Have you ever thought about the possible outcomes of a data breach in your company? According to Norton, 38 percent of cybercrime aims at the United States, making the country the world’s top target. We shall discuss PCI compliance and explain why it matters.

PCI Compliance

PCI DSS (Payment Card Industry Data Security Standard) is a set of universal security standards developed by the leading credit card companies. Its objective is to protect sensitive consumer data such as credit card numbers from unauthorized access. Merchants who handle branded credit cards usually use the DSS protocol to achieve data protection.

Things You Should Know About PCI Compliance

Although it’s not a requirement by the federal law, some state-level rules have made PCI compliance mandatory. Banks and credit card companies also require businesses to be compliant. Below are five essential things startup owners should know regarding PCI standards.

1. You and Your Vendors Should Be Compliant

Your business is subject to PCI standards if it makes any financial transaction. You must learn and observe the compliance regulations.

Besides, you should only do business with compliant vendors. It’s your responsibility to ensure that your suppliers of software and services as well as entities you hire comply with the PCI standards.

If you outsource credit payment processing, for example, the company hired should meet PCI standards. If they are not, or the software used is non-compliant, you are responsible for any risks.

2. PCI Compliance Is Continuous

As new security controls come into place, cybercriminals strive to devise ways to bypass them. There is no assurance that the security measures working now will be foolproof tomorrow. New threats arise every day, making compliance an ongoing process.

For this reason, you must pay attention to the compliance status of your business all the time. Look out for changes in the PCI standards, update your systems, and employ other data security techniques.

Hiring a dedicated compliance officer is an ideal way of ensuring that your company meets compliance standards. The professional should stay abreast with the PCI-DSS regulations of the day and guide your business on remaining compliant.

3. Security Requirements Depend on Merchant Levels

PCI-DSS dictates the kind of security measures you must employ depending on the number of transactions you process per year. Your startup may fall under any of the following merchant levels:

Level 1: Six Million Transactions

If you process at least six million transactions annually, your business should go through a network scan by an approved scanning vendor (ASV) per quarter.

A qualified security assessor (QSA) must also process an Annual Report on Compliance (ROC). It should also undergo a penetration test and acquire an Attestation of Compliance Form (AOC).
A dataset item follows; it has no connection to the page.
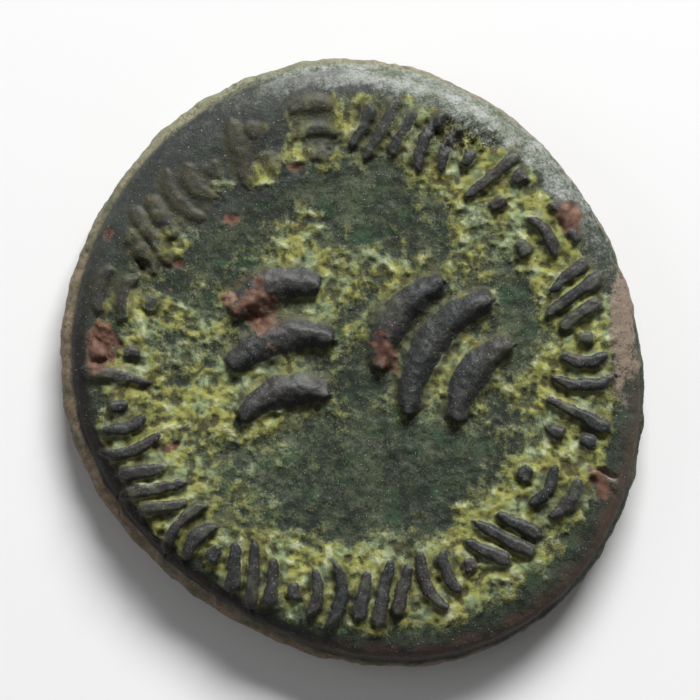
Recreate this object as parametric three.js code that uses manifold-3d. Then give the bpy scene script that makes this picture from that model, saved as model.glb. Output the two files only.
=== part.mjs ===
// A small struck bronze coin lying face up: a thick, slightly uneven flan with a rolled shoulder, a ring of
// short worn strokes round its face and two groups of bold curved strokes in the middle.
// Millimetres, +Z up. The origin is under the middle of the flan's outline, on the surface it lies on.

import * as THREE from "three";
import { mergeVertices } from "three/addons/utils/BufferGeometryUtils.js";
import Module from "manifold-3d";

const wasm = await Module();
wasm.setup();

// The outline, seen from above: a mean radius and four slow waves. Directions are in degrees from +X.
const FLAN_RADIUS = 8.51;
const OUTLINE_WAVES = [
  { perTurn: 1, height: 0.1, crest: -16 },
  { perTurn: 2, height: 0.365, crest: -58 },
  { perTurn: 3, height: 0.165, crest: -50 },
  { perTurn: 4, height: 0.045, crest: 18 },
];
const FLAN_SIDES = 96;

// The face is flat, but for a shallow dish in its middle.
const FACE_HEIGHT = 1.75;
const FACE_DISH = 0.04;

// The shoulder rolls down from the face to its foot in a quarter ellipse. Insets are from the outline.
const SHOULDER_START = 1.5;
const SHOULDER_FOOT = 0.42;
const SHOULDER_DROP = 0.42;
const SHOULDER_STEPS = 4;

// Below the shoulder the wall is folded in a little, then stands out to its crest and rounds under.
const FOLD_INSET = 0.36;
const FOLD_DROP = 0.12;
const WALL_CREST_HEIGHT = 0.8;
const WALL_STEPS = 3;

// The face was struck a little off the flan's middle, so the wall leans towards this direction.
const FACE_SHIFT = 0.22;
const FACE_SHIFT_DIRECTION = -25;

// The underside: a flat border that the coin lies on, round a shallow field.
const BORDER_OUTER_INSET = 0.5;
const BORDER_INNER_INSET = 1.5;
const BACK_FIELD_INSET = 1.8;
const BACK_FIELD_DEPTH = 0.16;

// Each stroke's widest line lies this far under the surface it stands on.
const STROKE_SINK = 0.05;
const STRAIGHT_STEPS = 4;

// How a stroke's width changes along it: a wedge is wider at its outer end, a taper is narrower at both ends,
// and a spur widens the very ends again.
const BAR_SHAPE = { wedge: 0.22, taper: 0, spur: 0 };
const ARC_SHAPE = { wedge: 0, taper: 0.35, spur: 0 };
const BOLD_SHAPE = { wedge: 0, taper: 0.7, spur: 0.75 };

// The ring of strokes round the face, and the sizes and spacings of its figures.
const RING_RADIUS = 6.68;
const RING_PLACES = 22;
const RING_START = 82;
const RING_WIDTH = 0.48;
const RING_RELIEF = 0.25;
const RING_SIDES = 6;
const LONG = 1.95;
const SHORT = 1.4;
const DOT = 0.46;
const SLANT = 22;
const TURN = 72;
const BAR_PLACES = [-0.58, 0, 0.58];
const ARC_PLACES = [-0.54, 0.08, 0.67];
const CROSS_PLACES = [0.67, -0.07, -0.74];
const PAIR_BAR_PLACE = -0.38;
const PAIR_DOT_PLACE = 0.27;
const PAIR_DOT_RISE = 0.48;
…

Level 2: 1,000,000 to 6,000,000 Transactions

PCI standards require these businesses to take the Self-Assessment Quiz (SAQ) every year. A Qualified Security Assessor (QSA) must also perform an onsite assessment. Additionally, the merchants are subject to a quarterly network scan, AOC, an internal scan, and penetration testing.

Level 3 and 4: 20,000 to 1,000,000 Transactions

Level 4 comprises of e-commerce merchants who process up to 20,000 transactions while Level 3 are those in the 20,000 to 1,000,000 transactions range. These businesses have to undertake SAQ, network scans, and fill out the AOC, among other requirements.

There’s more involved in becoming PCI DSS certified besides your merchant level. However, you must complete a PCI DSS questionnaire every year, have your network scanned, and submit your annual AOC.

It comes as a list of yes or no questions asking you to tick appropriately. For every no answer, you have to indicate how and when you will implement the missing security controls.

4. Non-Compliance Is an Expensive Risk

If an audit finds your business non-compliant, you might have to pay hefty penalties. If you circumvent, your system remains with security loopholes which can lead to data breaches. The consequences of a cyber-attack include:

  • Fraud losses
  • Legal costs and judgment
  • Fines and penalties
  • Poor reputation and loss of customers
  • Reduced sales
  • Ban on accepting payment cards
  • Cost of reissuing new payment cards
  • High subsequent costs of compliance

The issues ensuing after the exploitation of stolen data are usually overwhelming. Studies have shown that at least 60 percent of small businesses close up shop six months after data loss.

5. Weak Passwords Are to Blame for Most Breaches

Verizon reports that most data breaches succeed due to weak or stolen passwords. PCI SSC advises merchants to replace vendor-supplied defaults with complex passwords and change them from time to time.

After a third-party installs hardware, software or POS system, be sure to change the passwords. Multi-factor authentication is an excellent way to deal with stolen credentials.

Bottom Line

A data breach can collapse a business within no time. PCI compliance can avert this risk. To protect your customer data, familiarize yourself with the latest releases of PCI DSS, and adhere to the regulations. Keep all hardware and software updated and implement various data security measures.